FN: In 2014, the Swiss personal finance management market was not ready for B2C and participants changed their business model to B2B. What changed in the past years?

R.K.: That’s a really good question! We see that the market is just ripe for B2C offering in this space. I think there are quite a few things that have contributed for us to be here, however, if I had to broadly classify some of the things that have really driven this, then the following come to mind:

First would essentially be a wider adoption of the SaaS business model. We went from paying for owning a music CD to paying for SaaS services like Apple music and Spotify. We see the same with fitness apps, accounting apps etc. The SaaS model is the de-facto standard now across many B2C apps and is well received.

The second factor that I think has contributed immensely for us to be here is the painful and slow realization that nothing is actually free in this digital era.

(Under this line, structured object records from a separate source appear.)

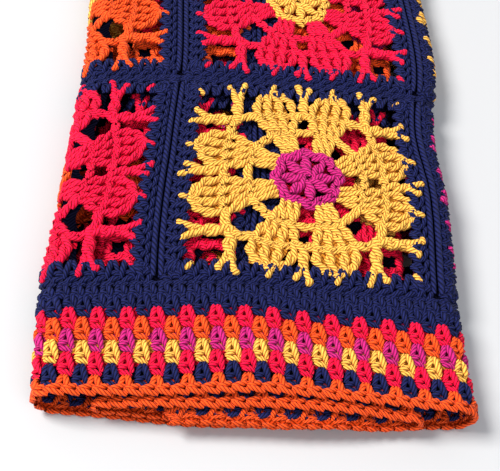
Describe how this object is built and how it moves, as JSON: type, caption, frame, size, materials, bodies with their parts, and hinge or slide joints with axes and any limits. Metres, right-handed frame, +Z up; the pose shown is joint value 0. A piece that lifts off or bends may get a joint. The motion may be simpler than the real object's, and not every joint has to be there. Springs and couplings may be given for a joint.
{
  "type": "folded crochet blanket",
  "caption": "Crocheted blanket of joined square motifs with a striped border, folded into a flat roll that lies on one face.",
  "frame": {"origin": "middle of the underside of the box round the folded blanket", "axes": "+Z up from the surface it lies on, +Y along the folds, away from the hem that faces the viewer, +X to the viewer's right"},
  "size_m": [0.1981, 0.6176, 0.0247],
  "materials": {
    "navy_yarn": "matt plied cotton",
    "red_yarn": "matt plied cotton",
    "orange_yarn": "matt plied cotton",
    "yellow_yarn": "matt plied cotton",
    "magenta_yarn": "matt plied cotton"
  },
  "bodies": {
    "root": {"squares_panel": "navy_yarn", "striped_border": "orange_yarn"}
  },
  "joints": []
}
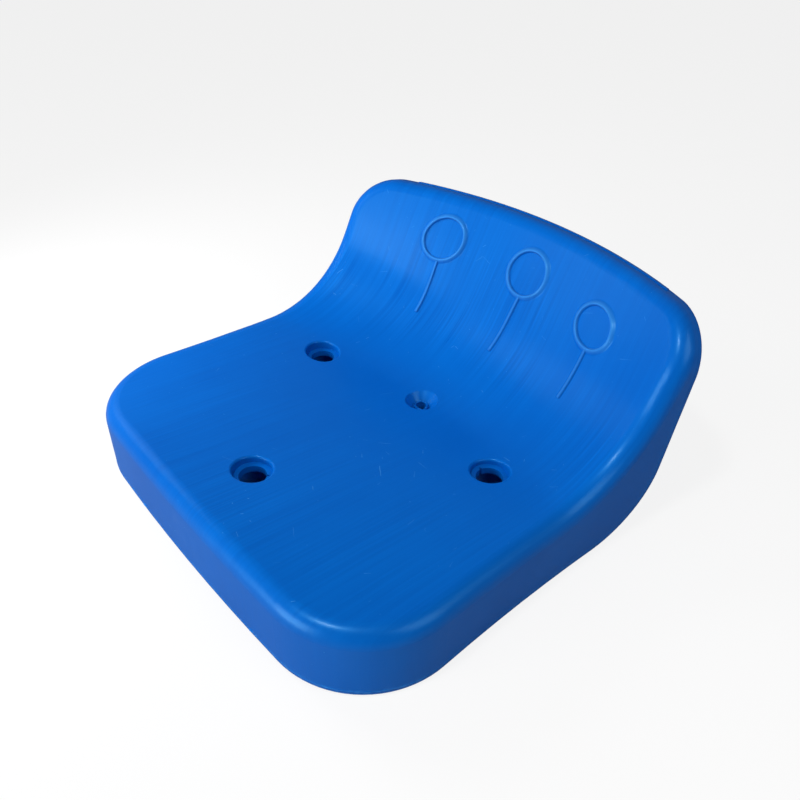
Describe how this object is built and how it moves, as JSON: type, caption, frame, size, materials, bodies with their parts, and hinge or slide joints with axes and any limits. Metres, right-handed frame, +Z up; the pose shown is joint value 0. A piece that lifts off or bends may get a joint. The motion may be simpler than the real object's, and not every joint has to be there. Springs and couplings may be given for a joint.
{
  "type": "stadium seat",
  "caption": "Low-back hollow blow-moulded seat shell with a dished sitting face, rounded rim, fixing wells and a flat base",
  "frame": {"origin": "middle of the footprint, on the flat base", "axes": "+Z up, -Y towards the front edge, X across the seat"},
  "size_m": [0.4134, 0.4106, 0.1849],
  "materials": {
    "seat_plastic": "blue polyethylene as blown, satin, with fine die lines",
    "underside_plastic": "blue polyethylene as blown, satin",
    "plug_plastic": "injection-moulded blue polyethylene"
  },
  "bodies": {
    "root": {"face_skin": "seat_plastic", "underside_skin": "underside_plastic", "blow_hole_plug": "plug_plastic"}
  },
  "joints": []
}
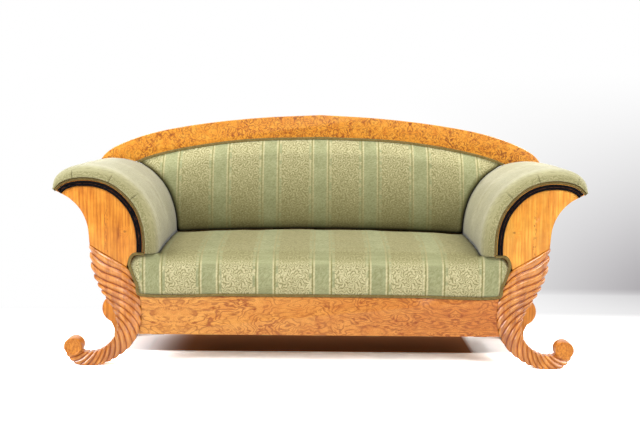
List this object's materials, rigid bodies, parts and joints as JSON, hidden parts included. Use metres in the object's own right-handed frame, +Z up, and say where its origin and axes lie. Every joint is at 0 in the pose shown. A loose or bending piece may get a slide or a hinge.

It has become clear as daylight that as we go along using “free” services like Gmail, or Youtube, etc., we see in very clear ways that even though we aren’t paying for the service, our mindshare is being monetized for ad dollars.

And third, financial data, still, sit across data silos across financial institutions. Even though financial institutions have been innovating a breathtaking pace in the last few years. The consumers’ expectation of what financial data should be able to do for them has largely outpaced the level of innovation. This widened gap is exactly the market opportunity we are addressing. 

All these factors combined give us good reason to believe that the market is just right for a subscription based financial fitness coach in your pocket where your financial credentials never leave your device.